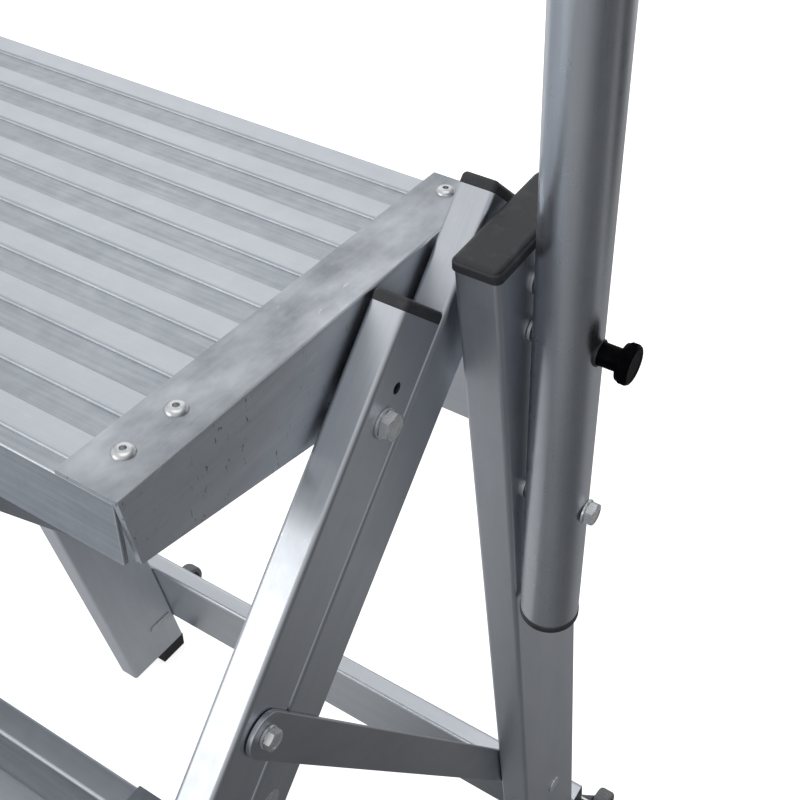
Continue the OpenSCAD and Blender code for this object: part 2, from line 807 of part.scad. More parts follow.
* * *
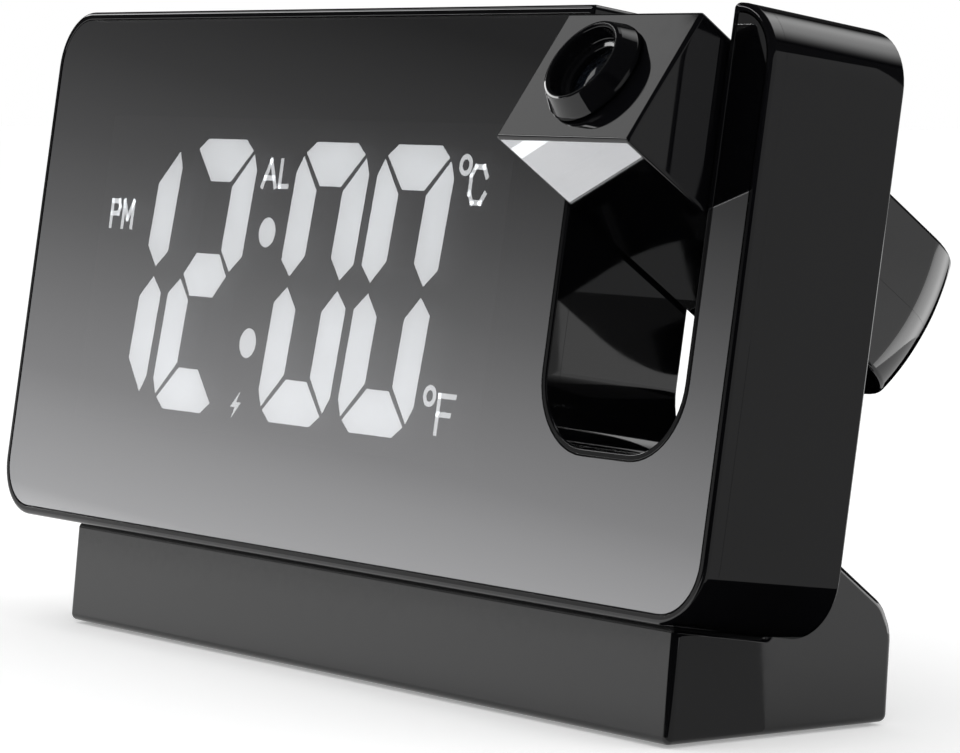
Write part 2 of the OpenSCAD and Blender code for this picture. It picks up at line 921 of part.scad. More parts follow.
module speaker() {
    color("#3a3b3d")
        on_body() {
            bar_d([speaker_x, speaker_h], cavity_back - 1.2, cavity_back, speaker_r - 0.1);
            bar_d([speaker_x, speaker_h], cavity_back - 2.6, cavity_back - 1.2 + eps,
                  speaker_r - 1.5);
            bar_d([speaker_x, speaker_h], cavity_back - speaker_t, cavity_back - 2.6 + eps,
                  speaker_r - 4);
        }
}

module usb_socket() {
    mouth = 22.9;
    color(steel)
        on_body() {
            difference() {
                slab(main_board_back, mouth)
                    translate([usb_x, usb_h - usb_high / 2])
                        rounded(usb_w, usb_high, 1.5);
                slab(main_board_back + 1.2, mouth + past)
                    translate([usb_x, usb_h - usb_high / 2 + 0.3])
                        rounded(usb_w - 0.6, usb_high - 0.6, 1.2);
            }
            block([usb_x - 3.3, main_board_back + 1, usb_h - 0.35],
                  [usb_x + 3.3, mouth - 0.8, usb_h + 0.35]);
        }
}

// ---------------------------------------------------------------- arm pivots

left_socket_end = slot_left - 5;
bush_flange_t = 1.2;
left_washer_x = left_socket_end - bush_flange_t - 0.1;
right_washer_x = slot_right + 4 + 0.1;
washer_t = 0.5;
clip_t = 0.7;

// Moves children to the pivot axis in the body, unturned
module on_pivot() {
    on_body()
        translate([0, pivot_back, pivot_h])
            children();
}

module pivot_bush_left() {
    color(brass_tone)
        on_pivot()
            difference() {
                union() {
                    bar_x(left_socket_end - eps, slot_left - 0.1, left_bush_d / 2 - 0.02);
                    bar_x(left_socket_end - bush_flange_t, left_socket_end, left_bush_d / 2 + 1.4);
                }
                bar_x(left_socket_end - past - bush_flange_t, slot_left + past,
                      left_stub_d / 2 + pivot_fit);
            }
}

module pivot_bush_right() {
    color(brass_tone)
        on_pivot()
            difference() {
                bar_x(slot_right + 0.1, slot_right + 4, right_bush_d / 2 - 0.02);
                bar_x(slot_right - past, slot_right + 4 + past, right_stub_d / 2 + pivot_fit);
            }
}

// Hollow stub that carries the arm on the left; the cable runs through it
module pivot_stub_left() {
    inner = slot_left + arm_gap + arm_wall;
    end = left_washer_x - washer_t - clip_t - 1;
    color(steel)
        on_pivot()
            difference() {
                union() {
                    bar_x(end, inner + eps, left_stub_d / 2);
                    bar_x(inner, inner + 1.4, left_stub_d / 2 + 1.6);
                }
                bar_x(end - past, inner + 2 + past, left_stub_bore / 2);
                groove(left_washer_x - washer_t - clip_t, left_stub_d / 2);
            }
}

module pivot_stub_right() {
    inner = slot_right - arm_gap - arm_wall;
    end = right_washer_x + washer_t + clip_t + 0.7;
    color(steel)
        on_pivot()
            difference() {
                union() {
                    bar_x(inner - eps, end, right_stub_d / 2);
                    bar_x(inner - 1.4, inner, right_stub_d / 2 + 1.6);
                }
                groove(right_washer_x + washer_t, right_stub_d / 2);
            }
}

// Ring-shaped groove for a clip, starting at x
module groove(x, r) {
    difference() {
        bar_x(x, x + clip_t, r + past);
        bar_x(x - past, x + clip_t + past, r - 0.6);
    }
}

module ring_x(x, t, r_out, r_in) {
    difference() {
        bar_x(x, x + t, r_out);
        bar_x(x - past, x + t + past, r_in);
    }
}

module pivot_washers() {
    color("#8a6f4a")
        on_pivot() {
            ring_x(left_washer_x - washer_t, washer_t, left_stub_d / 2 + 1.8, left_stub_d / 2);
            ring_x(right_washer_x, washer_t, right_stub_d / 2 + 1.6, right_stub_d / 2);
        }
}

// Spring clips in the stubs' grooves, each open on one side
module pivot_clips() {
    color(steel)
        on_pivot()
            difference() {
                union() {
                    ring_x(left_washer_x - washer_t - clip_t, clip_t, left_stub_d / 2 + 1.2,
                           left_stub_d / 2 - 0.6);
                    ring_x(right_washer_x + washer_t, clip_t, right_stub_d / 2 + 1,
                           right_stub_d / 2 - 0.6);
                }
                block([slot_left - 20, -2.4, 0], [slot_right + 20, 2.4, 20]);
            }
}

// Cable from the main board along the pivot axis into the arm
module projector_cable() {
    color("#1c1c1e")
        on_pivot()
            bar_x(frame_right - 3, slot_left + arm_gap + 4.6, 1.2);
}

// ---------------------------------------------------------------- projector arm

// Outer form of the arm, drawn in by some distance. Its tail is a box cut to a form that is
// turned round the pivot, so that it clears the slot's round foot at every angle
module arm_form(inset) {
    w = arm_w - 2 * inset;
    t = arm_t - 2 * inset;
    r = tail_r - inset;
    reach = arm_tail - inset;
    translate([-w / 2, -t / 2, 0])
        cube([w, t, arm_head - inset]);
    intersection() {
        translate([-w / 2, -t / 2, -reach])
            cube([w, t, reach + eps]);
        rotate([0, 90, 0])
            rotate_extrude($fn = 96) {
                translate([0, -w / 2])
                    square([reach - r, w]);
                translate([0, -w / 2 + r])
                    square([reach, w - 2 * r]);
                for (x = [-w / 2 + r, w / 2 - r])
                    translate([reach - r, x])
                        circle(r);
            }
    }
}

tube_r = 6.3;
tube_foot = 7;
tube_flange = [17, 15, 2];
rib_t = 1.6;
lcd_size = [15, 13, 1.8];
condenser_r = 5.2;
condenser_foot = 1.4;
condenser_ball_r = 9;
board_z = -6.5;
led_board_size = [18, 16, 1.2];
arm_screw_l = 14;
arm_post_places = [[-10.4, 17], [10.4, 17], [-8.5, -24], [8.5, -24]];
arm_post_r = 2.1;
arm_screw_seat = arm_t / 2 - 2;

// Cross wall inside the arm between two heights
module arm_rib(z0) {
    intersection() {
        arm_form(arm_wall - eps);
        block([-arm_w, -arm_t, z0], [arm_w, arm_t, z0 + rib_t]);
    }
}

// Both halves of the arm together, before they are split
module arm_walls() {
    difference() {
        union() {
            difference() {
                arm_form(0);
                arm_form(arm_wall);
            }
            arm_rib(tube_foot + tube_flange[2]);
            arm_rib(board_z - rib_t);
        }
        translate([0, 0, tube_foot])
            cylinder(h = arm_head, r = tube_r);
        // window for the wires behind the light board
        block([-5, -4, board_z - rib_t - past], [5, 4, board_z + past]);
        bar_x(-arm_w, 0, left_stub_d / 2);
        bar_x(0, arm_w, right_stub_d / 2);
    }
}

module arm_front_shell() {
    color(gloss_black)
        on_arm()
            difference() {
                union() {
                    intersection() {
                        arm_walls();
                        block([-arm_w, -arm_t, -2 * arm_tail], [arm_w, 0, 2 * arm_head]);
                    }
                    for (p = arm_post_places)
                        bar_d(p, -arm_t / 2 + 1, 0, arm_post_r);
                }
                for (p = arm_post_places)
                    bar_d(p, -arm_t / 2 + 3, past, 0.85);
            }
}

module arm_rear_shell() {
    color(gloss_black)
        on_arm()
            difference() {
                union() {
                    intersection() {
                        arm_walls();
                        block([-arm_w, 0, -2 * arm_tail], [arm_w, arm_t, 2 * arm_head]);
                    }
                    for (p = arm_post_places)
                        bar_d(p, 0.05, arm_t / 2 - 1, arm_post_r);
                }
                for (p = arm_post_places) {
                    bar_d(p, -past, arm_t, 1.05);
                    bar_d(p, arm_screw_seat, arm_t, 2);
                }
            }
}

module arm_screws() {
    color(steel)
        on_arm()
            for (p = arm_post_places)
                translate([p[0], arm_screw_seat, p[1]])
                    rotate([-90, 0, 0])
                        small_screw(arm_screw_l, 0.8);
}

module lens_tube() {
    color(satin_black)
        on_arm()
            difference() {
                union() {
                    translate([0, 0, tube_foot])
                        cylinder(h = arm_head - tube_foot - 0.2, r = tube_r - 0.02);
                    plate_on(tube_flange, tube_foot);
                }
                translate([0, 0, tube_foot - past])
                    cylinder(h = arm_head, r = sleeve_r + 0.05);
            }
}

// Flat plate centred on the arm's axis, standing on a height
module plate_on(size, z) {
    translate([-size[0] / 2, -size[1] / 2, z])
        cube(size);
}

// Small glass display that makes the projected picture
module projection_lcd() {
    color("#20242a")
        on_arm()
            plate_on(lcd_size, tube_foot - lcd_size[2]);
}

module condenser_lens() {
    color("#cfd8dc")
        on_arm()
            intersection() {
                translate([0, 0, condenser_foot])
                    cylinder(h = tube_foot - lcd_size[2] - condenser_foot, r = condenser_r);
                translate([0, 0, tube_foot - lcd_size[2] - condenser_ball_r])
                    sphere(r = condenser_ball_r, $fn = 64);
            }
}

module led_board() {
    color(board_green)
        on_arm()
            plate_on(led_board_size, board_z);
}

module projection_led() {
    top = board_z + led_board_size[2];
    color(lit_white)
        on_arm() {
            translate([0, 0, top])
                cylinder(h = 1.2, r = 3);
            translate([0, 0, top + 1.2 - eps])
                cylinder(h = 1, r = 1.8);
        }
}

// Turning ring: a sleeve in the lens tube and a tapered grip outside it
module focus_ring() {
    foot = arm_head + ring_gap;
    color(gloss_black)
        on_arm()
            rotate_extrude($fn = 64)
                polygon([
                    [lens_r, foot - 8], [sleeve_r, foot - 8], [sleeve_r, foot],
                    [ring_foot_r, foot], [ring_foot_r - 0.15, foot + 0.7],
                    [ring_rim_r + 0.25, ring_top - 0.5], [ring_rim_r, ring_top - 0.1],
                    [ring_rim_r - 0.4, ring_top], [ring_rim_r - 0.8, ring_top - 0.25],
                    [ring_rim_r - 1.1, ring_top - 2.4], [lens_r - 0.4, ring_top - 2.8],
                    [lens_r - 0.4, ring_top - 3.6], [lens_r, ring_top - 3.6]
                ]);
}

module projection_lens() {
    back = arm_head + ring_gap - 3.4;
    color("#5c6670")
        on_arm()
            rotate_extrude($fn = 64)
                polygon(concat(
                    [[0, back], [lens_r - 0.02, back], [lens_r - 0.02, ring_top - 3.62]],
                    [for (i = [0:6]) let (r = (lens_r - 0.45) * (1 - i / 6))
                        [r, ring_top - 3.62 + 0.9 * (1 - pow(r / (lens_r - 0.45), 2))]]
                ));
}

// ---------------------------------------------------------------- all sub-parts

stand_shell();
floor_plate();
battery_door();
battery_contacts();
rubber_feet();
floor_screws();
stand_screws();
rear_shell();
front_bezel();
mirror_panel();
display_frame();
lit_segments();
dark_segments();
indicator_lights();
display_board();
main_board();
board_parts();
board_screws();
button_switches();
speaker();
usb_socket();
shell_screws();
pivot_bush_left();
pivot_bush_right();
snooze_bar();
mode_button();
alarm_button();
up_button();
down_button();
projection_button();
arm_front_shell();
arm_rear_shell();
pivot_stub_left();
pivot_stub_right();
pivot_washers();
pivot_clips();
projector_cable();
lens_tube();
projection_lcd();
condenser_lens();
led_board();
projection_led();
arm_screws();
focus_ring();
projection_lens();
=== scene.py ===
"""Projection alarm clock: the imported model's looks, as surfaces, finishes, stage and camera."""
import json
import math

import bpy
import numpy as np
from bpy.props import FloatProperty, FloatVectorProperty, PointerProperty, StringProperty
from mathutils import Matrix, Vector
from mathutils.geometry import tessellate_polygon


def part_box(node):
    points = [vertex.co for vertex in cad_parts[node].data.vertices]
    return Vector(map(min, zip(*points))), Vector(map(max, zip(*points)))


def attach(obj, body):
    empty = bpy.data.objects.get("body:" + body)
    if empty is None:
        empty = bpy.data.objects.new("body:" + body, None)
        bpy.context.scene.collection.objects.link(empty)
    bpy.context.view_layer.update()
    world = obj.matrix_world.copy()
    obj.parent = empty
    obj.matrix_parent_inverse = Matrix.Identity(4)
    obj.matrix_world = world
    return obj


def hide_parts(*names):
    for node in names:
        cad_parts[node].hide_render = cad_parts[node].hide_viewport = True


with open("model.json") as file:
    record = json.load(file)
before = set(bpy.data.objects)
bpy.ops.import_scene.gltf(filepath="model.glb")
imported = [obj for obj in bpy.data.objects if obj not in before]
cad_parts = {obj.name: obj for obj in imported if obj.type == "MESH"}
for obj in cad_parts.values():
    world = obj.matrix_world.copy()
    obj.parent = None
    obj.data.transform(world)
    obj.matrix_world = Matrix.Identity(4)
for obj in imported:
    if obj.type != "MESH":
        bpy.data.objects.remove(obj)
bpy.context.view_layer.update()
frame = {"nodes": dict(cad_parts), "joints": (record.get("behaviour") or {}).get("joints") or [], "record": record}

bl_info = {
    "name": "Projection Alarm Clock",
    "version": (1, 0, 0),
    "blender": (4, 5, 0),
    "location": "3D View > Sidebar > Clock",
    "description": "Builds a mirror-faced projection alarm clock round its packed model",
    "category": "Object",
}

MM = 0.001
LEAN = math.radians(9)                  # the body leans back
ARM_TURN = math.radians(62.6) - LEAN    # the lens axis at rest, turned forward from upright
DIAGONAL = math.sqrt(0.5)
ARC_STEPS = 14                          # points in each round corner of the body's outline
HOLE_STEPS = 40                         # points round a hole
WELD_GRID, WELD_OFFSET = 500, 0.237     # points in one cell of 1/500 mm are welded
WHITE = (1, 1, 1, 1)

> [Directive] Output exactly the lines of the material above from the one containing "stand_shell();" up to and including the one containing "zip(*points))), Vector(map(max, zip(*points)))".

> [Reply]
stand_shell();
floor_plate();
battery_door();
battery_contacts();
rubber_feet();
floor_screws();
stand_screws();
rear_shell();
front_bezel();
mirror_panel();
display_frame();
lit_segments();
dark_segments();
indicator_lights();
display_board();
main_board();
board_parts();
board_screws();
button_switches();
speaker();
usb_socket();
shell_screws();
pivot_bush_left();
pivot_bush_right();
snooze_bar();
mode_button();
alarm_button();
up_button();
down_button();
projection_button();
arm_front_shell();
arm_rear_shell();
pivot_stub_left();
pivot_stub_right();
pivot_washers();
pivot_clips();
projector_cable();
lens_tube();
projection_lcd();
condenser_lens();
led_board();
projection_led();
arm_screws();
focus_ring();
projection_lens();
=== scene.py ===
"""Projection alarm clock: the imported model's looks, as surfaces, finishes, stage and camera."""
import json
import math

import bpy
import numpy as np
from bpy.props import FloatProperty, FloatVectorProperty, PointerProperty, StringProperty
from mathutils import Matrix, Vector
from mathutils.geometry import tessellate_polygon


def part_box(node):
    points = [vertex.co for vertex in cad_parts[node].data.vertices]
    return Vector(map(min, zip(*points))), Vector(map(max, zip(*points)))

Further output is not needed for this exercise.